→ Instruction:
Gather up the lines with the word "this" in them.

## start

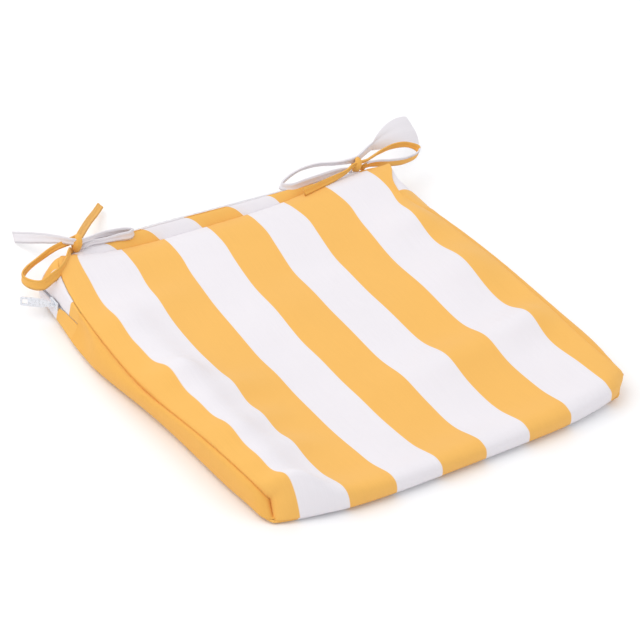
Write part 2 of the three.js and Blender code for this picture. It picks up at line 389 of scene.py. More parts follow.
@dataclass(frozen=True)
class WovenCotton:
    """Plain-weave cotton, plain or in stripes, drawn on the piece's own weave map."""

    name: str
    colour: tuple[float, float, float]
    second: tuple[float, float, float] | None = None
    stripe_start: float = FIRST_STRIPE
    thread: float = 0.0005
    weave_depth: float = 0.25
    thread_relief: float = 0.0002
    fibre_scale: float = 900.0
    cloud_scale: float = 14.0
    yarn_scale: tuple[float, float, float] = (1800.0, 22.0, 1.0)
    tone_range: tuple[float, float] = (0.965, 1.02)
    roughness: float = 0.86
    specular: float = 0.28
    sheen: float = 0.12
    sheen_roughness: float = 0.45

    def material(self) -> Material:
        """Builds the material."""
        net = NodeBoard(self.name)
        uv = net.add("UVMap", {}, uv_map="weave")["UV"]
        split = net.add("SeparateXYZ", {"Vector": uv})
        colour = self._stripes(net, split["X"]) if self.second else (*self.colour, 1)
        tint = net.add("Mix", {"Factor": 1.0, "A": colour, "B": self._tone(net, uv)},
                       data_type="RGBA", blend_type="MULTIPLY")
        return net.finish({
            "Base Color": tint["Result"], "Roughness": self.roughness, "Specular IOR Level": self.specular,
            "Sheen Weight": self.sheen, "Sheen Roughness": self.sheen_roughness,
            "Normal": self._threads(net, split, uv)})

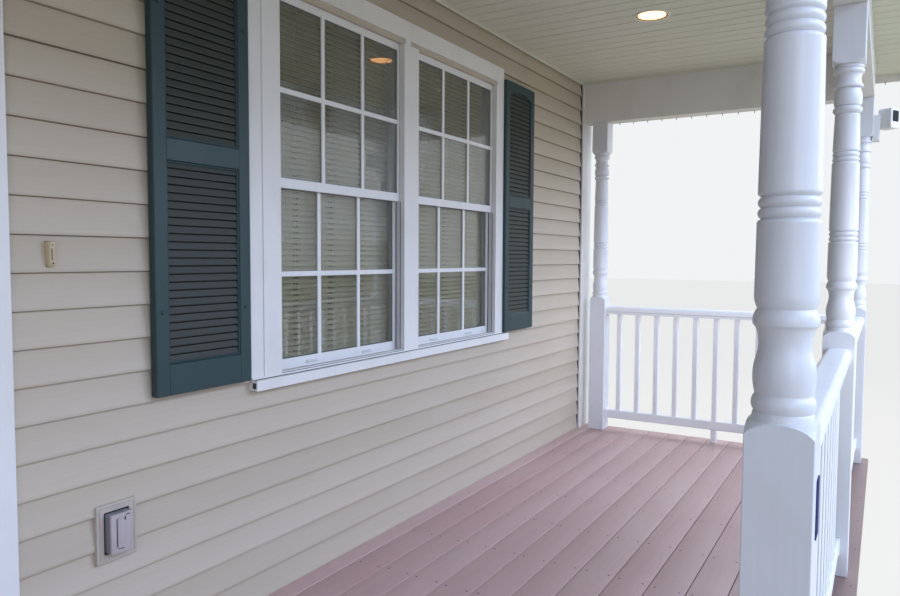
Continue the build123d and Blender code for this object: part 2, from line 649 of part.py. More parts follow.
with BuildPart() as corner_boards:
    for side in (-1, 1):
        with BuildSketch(Plane.XY.offset(DECK_TOP)):
            with BuildLine():
                Polyline(
                    (side * (WALL_HALF - CORNER_W), CORE_Y),
                    (side * (WALL_HALF - CORNER_W), WALL_Y - CORNER_T),
                    (side * WALL_HALF, WALL_Y - CORNER_T),
                    (side * WALL_HALF, BACK_Y),
                    (side * CORE_HALF, BACK_Y),
                    (side * CORE_HALF, CORE_Y),
                    close=True,
                )
            make_face()
        extrude(amount=WALL_TOP - DECK_TOP)
save(corner_boards.part, "corner_boards")

# Twin window: frames, casing, sill, sashes with their bars, glass and blinds
with BuildPart() as window_frames:
    for ux in UNIT_X:
        slab(ux - UNIT_W / 2, ux + UNIT_W / 2, CORE_Y, CORE_Y + FRAME_D, CLEAR_Z - FRAME_T, SASH_TO + FRAME_T)
        slab(ux - SASH_W / 2, ux + SASH_W / 2, CORE_Y, CORE_Y + FRAME_D, CLEAR_Z, SASH_TO, mode=Mode.SUBTRACT)
save(window_frames.part, "window_frames")
with BuildPart() as window_casing:
    slab(CASING_X0, CASING_X1, WALL_Y - CASING_T, CORE_Y, CLEAR_Z, HEADER_TOP)
    slab(TRIM_X0, CASING_X0, WALL_Y - SIDE_TRIM_T, CORE_Y, CLEAR_Z, HEADER_TOP)
    for ux in UNIT_X:
        slab(ux - CLEAR_W / 2, ux + CLEAR_W / 2, WALL_Y - CASING_T, CORE_Y, CLEAR_Z, CLEAR_TOP,
             mode=Mode.SUBTRACT)
    for x0, x1 in strip_spans:
        slab(x0, x1, WALL_Y - CASING_T, CORE_Y, CLEAR_TOP, STRIP_TOP, mode=Mode.SUBTRACT)
save(window_casing.part, "window_casing")
with BuildPart() as window_sill:
    slab(*SILL_X, WALL_Y - SILL_OUT, CORE_Y, SILL_Z, LIP_Z)
    slab(TRIM_X0, CASING_X1, WALL_Y - SILL_LIP_OUT, CORE_Y, LIP_Z, CLEAR_Z)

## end

→ Result of the task:
Write part 2 of the three.js and Blender code for this picture. It picks up at line 389 of scene.py. More parts follow.
Continue the build123d and Blender code for this object: part 2, from line 649 of part.py. More parts follow.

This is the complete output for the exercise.